On June 8 the Oregon Nurses Association and St. Charles announced they'd reached a tentative agreement on a contract for the next three and a half years. ONA submitted a 10-day strike notice to the hospital system on June 1, meaning the Bend campus could've lost nearly 1,000 registered nurses by June 12. Negotiations lasted more than six months before nurses delivered the strike notice, and the bargaining teams met for more than 40 hours the two days before announcing an agreement was reached.
Throughout the process ONA focused on the hospital system's ability to recruit and retain new nurses. ONA said more than 500 nurses left the hospital system since 2019, and that it would continue without further protections. Both ONA and St. Charles agreed there are vacancies at the Bend campus, with ONA saying there are more than 300 open nursing positions.
"For our nurses, this contract is going to be a game changer. But it is really the impact on our patients that is the most gratifying," Erin Harrington, an RN and chair of the Bargaining Unit Executive Committee, said in a press release. "Given St. Charles' long-standing challenges recruiting new nurses to work at our hospital, these wins will be truly transformative for our ability to get new nurses at the bedside."
The new contract would raise wages by $17 an hour, or 41%, over the life of the contract. St.
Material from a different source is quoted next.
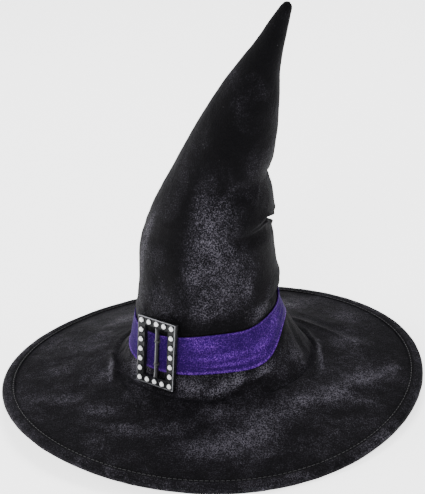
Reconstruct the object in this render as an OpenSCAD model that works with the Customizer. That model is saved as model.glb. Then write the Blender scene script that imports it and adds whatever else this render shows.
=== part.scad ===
// Witch hat: soft velvet cone sewn shut by two tucks so that it leans, on a wide wired brim,
// with a ribbon band and a stone-set buckle tacked to the band.
// Millimetres, +Z up. The origin is the middle of the brim, at the level of its lowest point.

/* [Brim] */
// Diameter across the brim, over the bound edge
brim_d = 400; // [360:5:440]
// Mean height of the brim's middle layer at its edge
edge_z = 11.1; // [10.5:0.1:14]
// Height of the brim's middle layer where the crown joins it
seam_z = 31.5; // [26:0.5:36]
// Height of the two-lobed wave of the brim's edge, middle to crest
wave_2 = 6.6; // [0:0.1:8]
// Height of the three-lobed wave of the brim's edge, middle to crest
wave_3 = 1.1; // [0:0.1:2]
// Thickness of the brim's foam
foam_t = 2.2; // [1.5:0.1:2.6]
// Thickness of the velvet on either side of the foam
brim_velvet_t = 1; // [0.6:0.1:1.2]
// Distance from the brim's edge to the row of topstitching
topstitch_in = 11; // [9:0.5:16]

/* [Crown] */
// Radius of the seam between crown and brim, which fits a 58 cm head
seam_r = 95.25; // [92:0.25:100]
// Thickness of the crown's velvet
velvet_t = 1.1; // [0.8:0.1:1.3]
// Thickness of the stiff interfacing behind the velvet
interfacing_t = 0.9; // [0.5:0.1:1.2]
// Thickness of the lining
lining_t = 0.5; // [0.3:0.1:0.6]
// Height of the lower tuck, where the cone bends
lower_tuck_z = 171.75; // [171.25:0.25:172.25]
// Height of the upper tuck, where the tip bends
upper_tuck_z = 217.75; // [217.25:0.25:218.25]

/* [Band and buckle] */
// Thickness of the ribbon band
band_t = 1.05; // [0.8:0.05:1.2]
// Half of the width of the band where it lies flat
band_half_w = 16.8; // [14:0.2:18]
// Direction that the buckle faces, from +X towards +Y
buckle_angle = 230; // [224:1:236]
// Distance of the buckle's front face from the hat's axis
buckle_reach = 78.4; // [78.4:0.1:80]
// Height of the middle of the buckle
buckle_z = 69.5; // [68:0.5:71]
// How far the buckle leans back
buckle_lean = 8.5; // [8.5:0.5:10]
// Width of the buckle's frame
frame_w = 43.6; // [42:0.2:44]
// Height of the buckle's frame
frame_h = 64; // [62:0.2:64]
// Width of the frame's rails
rail_w = 8.2; // [7.4:0.1:8.6]
// Thickness of the frame
frame_t = 5; // [4:0.1:5]
// Diameter of a stone
stone_d = 4.7; // [4:0.1:5.2]

/* [Hidden] */
STONES_ACROSS = 5;
STONES_DOWN = 7;
STONE_COUNT = 2 * STONES_ACROSS + 2 * STONES_DOWN - 4;

$fn = 32;
crown_sides = 36;
brim_sides = 60;
layer_gap = 0.2;
fold_gap = 1.25;        // half of the opening between two bodies of the cone

black_velvet = [0.07, 0.07, 0.08];
black_lining = [0.10, 0.10, 0.11];
purple = [0.26, 0.14, 0.52];

// The crown's outline in the plane Y = 0: height, left side, right side, and how far the
// cloth is pressed in behind the buckle.
profile = [
    [33, -seam_r, seam_r, 14], [38, -91, 92.5, 15.5], [45, -84, 88, 10.5], [55, -77, 82, 5.5],
    [66, -73, 75.5, 2.5], [78, -69.5, 70, 1], [90, -66.5, 66, 0], [104, -64.5, 65, 0],
    [124, -62, 65.5, 0], [146, -61, 64.5, 0], [160, -58.5, 64, 0],
    [lower_tuck_z - fold_gap, -54.5, 60.5, 0], [lower_tuck_z + fold_gap, -53.5, 60, 0],
    [176.5, -52, 62.5, 0], [182, -49.5, 66, 0], [190, -46, 66, 0], [204, -38, 64.5, 0],
    [upper_tuck_z - fold_gap, -30.5, 61.5, 0], [upper_tuck_z + fold_gap, -29, 61.5, 0],
    [226, -25, 63.5, 0], [234, -20.5, 66.5, 0], [250, -11, 70.5, 0], [280, 7.5, 74, 0],
    [310, 29.5, 76, 0], [340, 54, 81.5, 0], [362, 70.5, 86.5, 0], [371, 77.5, 88, 0],
    [374.5, 81.6, 85.6, 0]];
press_angle = 222;
press_spread = 60;

// ---------------------------------------------------------------- helpers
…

Charles said the average pay for registered nurses at St. Charles is about $108,000 a year, and St. Charles said it offered a nearly 25% raise in a press conference. The contract also protects things like rest and meal breaks, and requires St. Charles pay nurses who work through legally required breaks. ONA said that nurses at St. Charles Bend missed 42,000 meal or rest breaks in 2022.
"Studies show that nurses who work in supportive environments that prioritize nursing resources and minimum staffing standards experience better job satisfaction," Harrington said. "They experience less illness and injury, less emotional exhaustion, burnout, and moral injury, and are less likely to want to leave their jobs."
Before the agreement, St. Charles worked on contingency plans to sustain operations without its registered nurses. Those plans included bringing in temporary replacement workers and shutting down some of the hospital's services until it could regain its workers. St. Charles nurses were scheduled to vote to ratify the agreement the week of June 12-16.